Mr. Sigler's claims against Chase also are subject to dismissal for another reason. "Repetitious litigation of virtually identical causes of action may be dismissed under § 1915 as frivolous or malicious." McWilliams v. Colorado, 121 F.3d 573, 574 (10th Cir. 1997) (quotation marks and alteration omitted). To determine whether a pleading repeats pending or previously litigated claims, the Court may consult its own records. See Duhart v. Carlson, 469 F.2d 471, 473 (10th Cir. 1972). The Court has consulted its records and finds that Mr. Sigler's claims in this action are repetitive of the claims he pursued against Chase in case number 10-cv-01794-LTB-BNB. Therefore, the claims against Chase also will be dismissed as malicious.

Furthermore, the Court certifies pursuant to 28 U.S.C. § 1915(a)(3) that any appeal from this order would not be taken in good faith and therefore in forma pauperis status will be denied for the purpose of appeal. See Coppedge v. United States, 369 U.S. 438 (1962).

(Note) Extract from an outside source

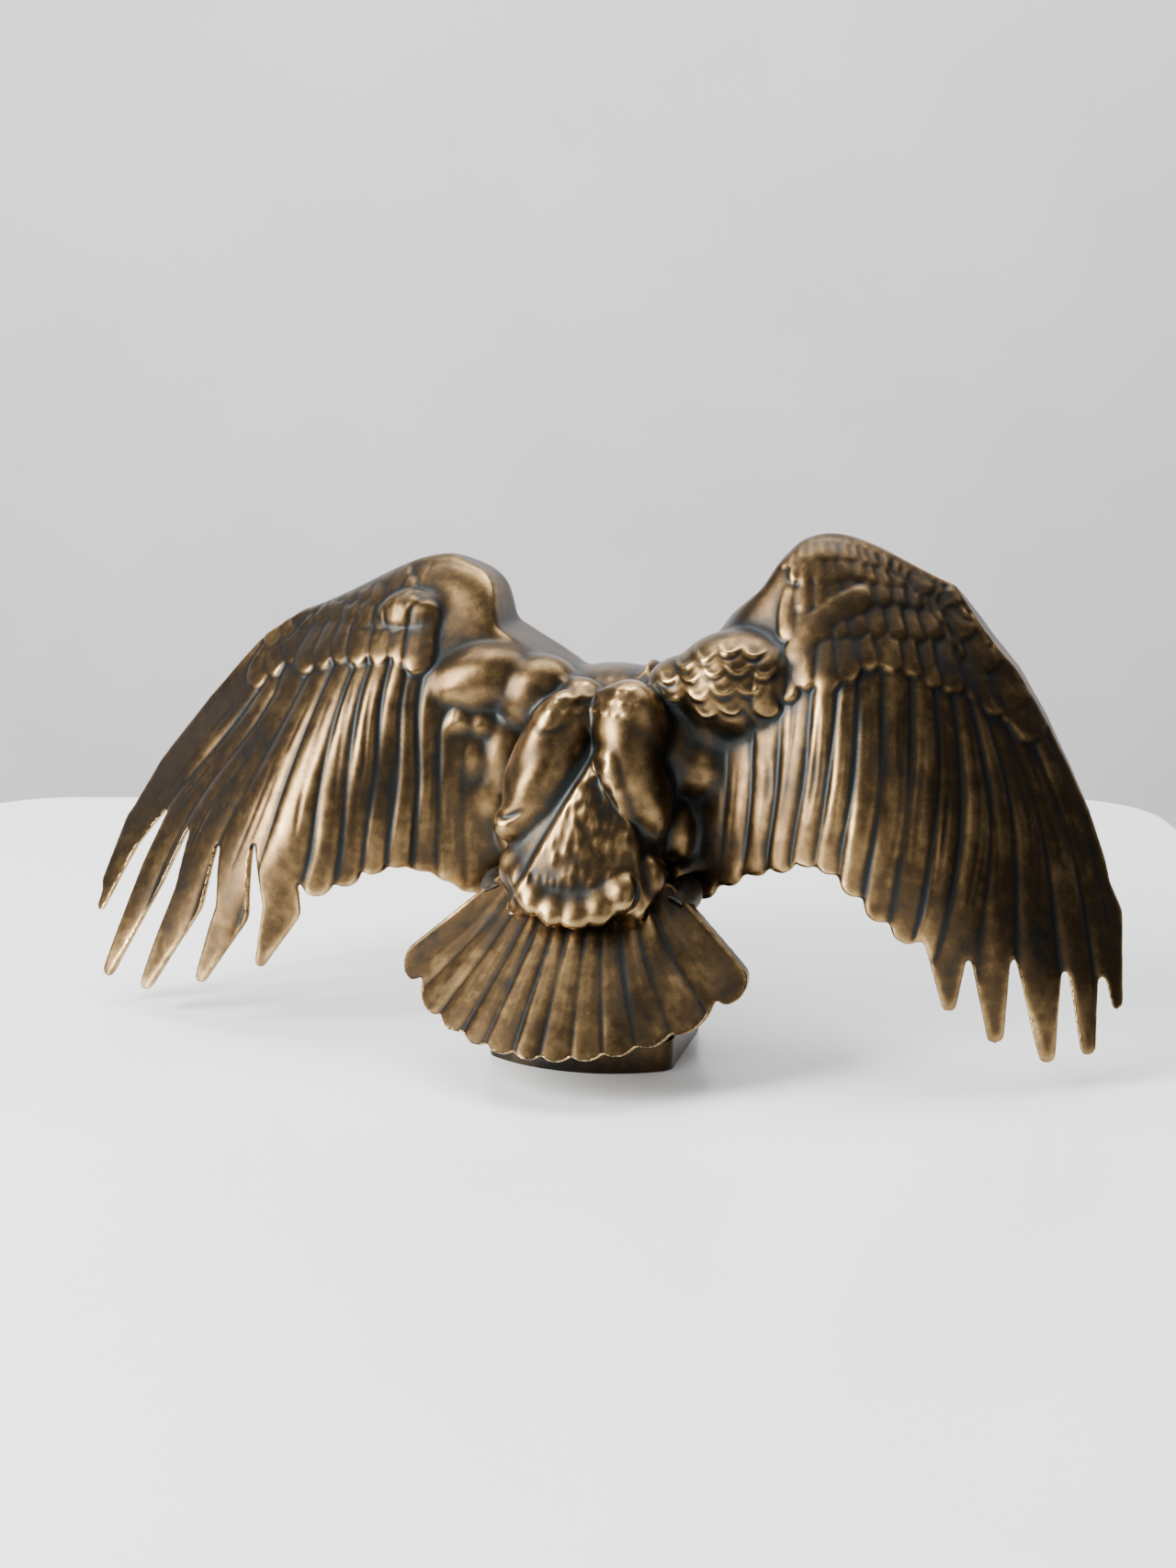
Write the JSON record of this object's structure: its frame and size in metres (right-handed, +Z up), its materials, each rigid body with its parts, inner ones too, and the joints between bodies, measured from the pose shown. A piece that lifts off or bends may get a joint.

If Plaintiff files a notice of appeal he also must pay the full $505 appellate filing fee or file a motion to proceed in forma pauperis in the United States Court of Appeals for the Tenth Circuit within thirty days in accordance with Fed. R. App. P. 24. Accordingly, it is

ORDERED that the Amended Complaint and the action are dismissed as legally frivolous and malicious pursuant to 28 U.S.C. § 1915(e)(2)(B)(i). It is

FURTHER ORDERED that leave to proceed in forma pauperis on appeal is denied without prejudice to the filing of a motion seeking leave to proceed in forma pauperis on appeal in the United States Court of Appeals for the Tenth Circuit. It is

FURTHER ORDERED that "JPMorgan Chase Bank N.A.'s Motion to Dismiss Plaintiff's Amended Complaint With Prejudice Under Fed.R.Civ.P. 12(b)(6)" (ECF No. 10) is denied as moot.